He operated an estimated eighteen thousand cataracts over a thirty-year career in public health, and of those, five thousand received intraocular implants. He operated cases that other surgeons had turned away, calling it his duty rather than his distinction. That word — duty — turns up often when one reconstructs the professional life of Ashok Gambhir, a man who worked in government hospitals in Wardha, Hinganghat, Gadchiroli, and a dozen places in between, restoring light to people who had quietly stopped expecting it.
Deoli to Nagpur
Ashok was born in Deoli, a town sixteen kilometres southwest of Wardha, into a family of teachers — his father taught at Nagar Parishad School, his mother retired as headmistress of a Zilla Parishad Primary School for girls. He attended Nagar Parishad School, Deoli, and completed his premedical college education at Jankidevi Bajaj Science College, Wardha — that prolific institution which sent eleven students to GMC Nagpur in 1973, among them Suhas Jajoo, Rekha Sapkal, Avinash Joshi, and SP Kalantri.
After graduation, he did his internship at the primary health centre, Wadner, with Yogendra Bansod and Vinod Sawaitul. He obtained his Diploma in Ophthalmology from GMC Nagpur in 1981 and spent a year at ESIS Hospital, Nagpur before joining Rural Hospital, Hinganghat. He was soon posted to the district hospital, Wardha, where he functioned chiefly as an eye specialist. His MS in Ophthalmology came later — from Indira Gandhi Government Medical College, Nagpur, in 1993 — his thesis examining the clinical profile of optic atrophy under Dr. SM Patil.
The Work That Spoke for Itself
Over three decades in government service, Ashok held positions in Kuhi, Wardha, Hinganghat, and Gadchiroli. At Civil Hospital, Wardha, he built a Neonatal Intensive Care Unit. At Hinganghat, he helped establish a Nutritional Rehabilitation Centre. At Gadchiroli — one of Maharashtra’s most remote and under-served districts — he served as Civil Surgeon until 2012. It was in Gadchiroli that he found the phrase that has come to stand for his career: “I ensured that good work in public health could be done by a right mix of dedication, accountability, and discipline, and I was able to discipline people in as remote an area as Gadchiroli by setting personal examples.”
Following retirement in 2012, he took a position as Technical Consultant in PCPNDT — the Pre-Conception and Pre-Natal Diagnostic Techniques Act — overseeing eleven districts of Vidarbha, ensuring that female foetuses were not selected against. It was, in its quiet way, a continuation of the same impulse that had driven the cataract camps and the NICU: the conviction that people in difficult places deserved competent medicine.

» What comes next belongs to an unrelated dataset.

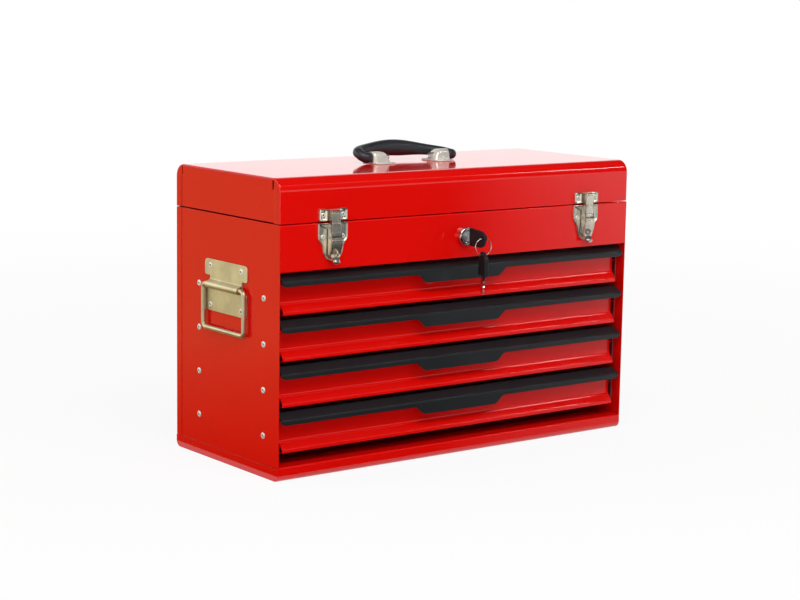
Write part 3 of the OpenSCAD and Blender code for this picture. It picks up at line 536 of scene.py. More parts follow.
class ToolBoxCase(bpy.types.Operator):
    """Build the base pan, the side panels, the back panel and the front rail"""
    bl_idname = "tool_box.case"
    bl_label = "Case"

    def execute(self, context):
        t, fold, corner, edge = mm("sheet"), mm("pan_fold"), mm("corner"), mm("edge")
        inner = HALF - t
        pan_top, panel_foot, plinth, shelf, lip = 14.5, 15.0, 17.0, FRONT + 35, 11.0
        lap, lap_top, tuck, setback = 2.5, pan_top + 8, 10, 5
        pan = Piece()
        section = folded([(shelf, lip), (shelf, plinth), (FRONT, plinth), (FRONT, 0), (BACK, 0), (BACK, pan_top)],
                         [0, 1.4, corner, fold, fold, 0], t, 8)
        pan.skin(bar(section, 0, -inner, inner, BUTT))
        cheek = bent([(FRONT, pan_top), (FRONT, 0), (BACK, 0), (BACK, pan_top)], [0.4, fold, fold, 0.4], steps=9)
        pan.both(bar(cheek, 0, inner, HALF, edge))
        pan.make("Base_pan", "case", "Enamel", "base_pan")

        rear = BACK - mm("flange") - mm("seam")
        for side, sign in SIDES.items():
            wall = Piece()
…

Ashok was a member of the ‘SHARP’ group at GMC in the late 1970s — Shobha, Hema Deoras, Arun Deshmukh, Ravi Kasat, and Prakash Kataria — a cohort of students linked not by subject or hostel but by temperament. He was, by those who knew him, remembered as someone who got on with the work without requiring it to announce itself.
A Fight He Could Not Win
In early 2015, an aggressive high-grade non-Hodgkin lymphoma announced itself through weight loss, fever, and the progressive wasting that oncologists recognise and cannot always reverse. The cancer had moved quickly. Ashok died on 12 April 2015 at Wockhardt Hospital, Nagpur, shortly after the diagnosis. He was sixty years old.
“The biggest satisfaction of my life was restoring vision and bringing light back in the lives of those who thought that there is no light at the end of the tunnel,” he had said. The cataract camps in Gadchiroli, the cases refused elsewhere and accepted by him, the eighteen thousand eyes that could see again because he had been there — these are not figures that fit easily into an obituary. They are simply what the work amounted to, over a life given without fanfare to places that are easy to overlook.